O purgatório é frequentemente representado como um “estado intermédio” entre Céu e inferno. Quer dizer, um estado sofredor, mas que garante a entrada na alegria e comunhão eterna com Deus. Almas que ardem no fogo e que são libertadas desse tormento pelos anjos de Deus que as elevam aos Céus. Ou as que pedem as nossas orações, como testemunham tantos monumentos às “Alminhas” espalhados pelas estradas do nosso país, como marca de uma profunda religiosidade popular.
Mas, de facto, purgatório não é substantivo; é adjetivo. É o encontro de amor com Deus que é purgatório. A entrada na comunhão plena com Deus purga-nos. Se formos minimamente honestos, todos reconhecemos que há sempre algo na nossa vida a purificar. Todos nós sabemos o bem que queremos mas tantas vezes fazemos o mal que não queremos (Rm 7,19). Até no bem que fazemos, tantas vezes (sempre?) as intenções não são totalmente puras. Por isso, a imagem do fogo é sugestiva. Simboliza fortemente o ardor de coração que se purifica pelo amor de Deus, tal como o ouro se liberta das impurezas através do fogo. Não por acaso o nosso poeta diz que o amor é fogo que arde sem se ver. O purgatório não é uma questão de tempo (eternidade não é tempo sem fim, mas ausência de tempo), mas de intensidade do encontro com o Amor em Pessoa.

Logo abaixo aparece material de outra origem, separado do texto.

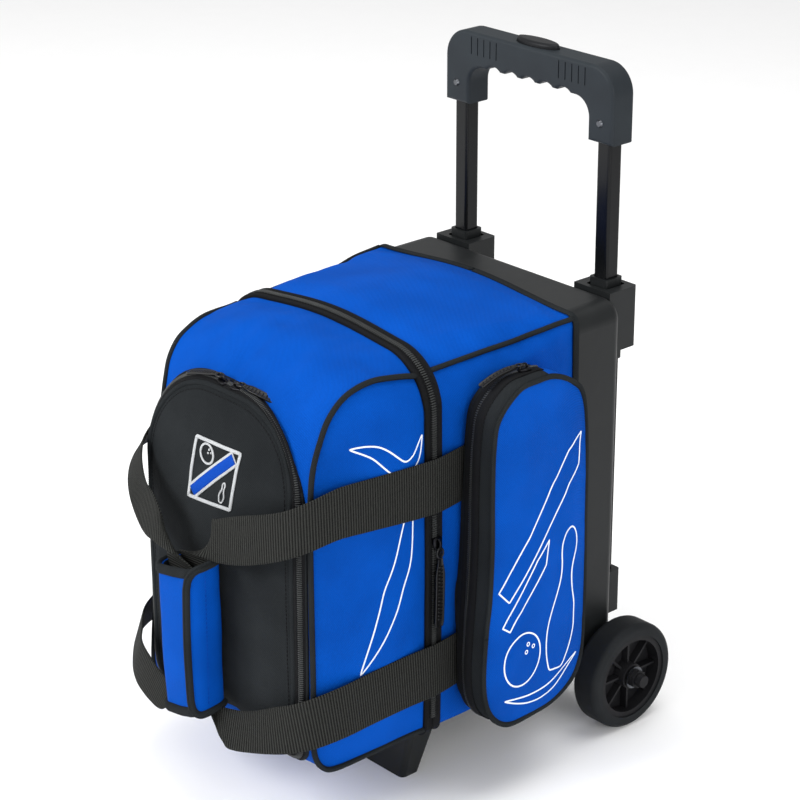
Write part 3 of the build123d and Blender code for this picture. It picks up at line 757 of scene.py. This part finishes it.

Para quem tem fé, a morte não pode amedrontar. Teria Jesus Cristo morrido e ressuscitado em vão? Se tememos a morte, quão longe estamos da “querida irmã Morte” de S. Francisco de Assis ou do “morro porque não morro” de Sta. Teresa de Ávila!
Mas não, estas expressões não são apologia da morte. Porque não há duas vidas, uma antes e outra depois da morte. A pessoa é a mesma, a sua vida é que se transforma em plenitude de alegria e amor – no fundo o que todos desejamos no nosso íntimo. Por isso, quem não tem medo da morte, geralmente é porque ama profundamente a vida.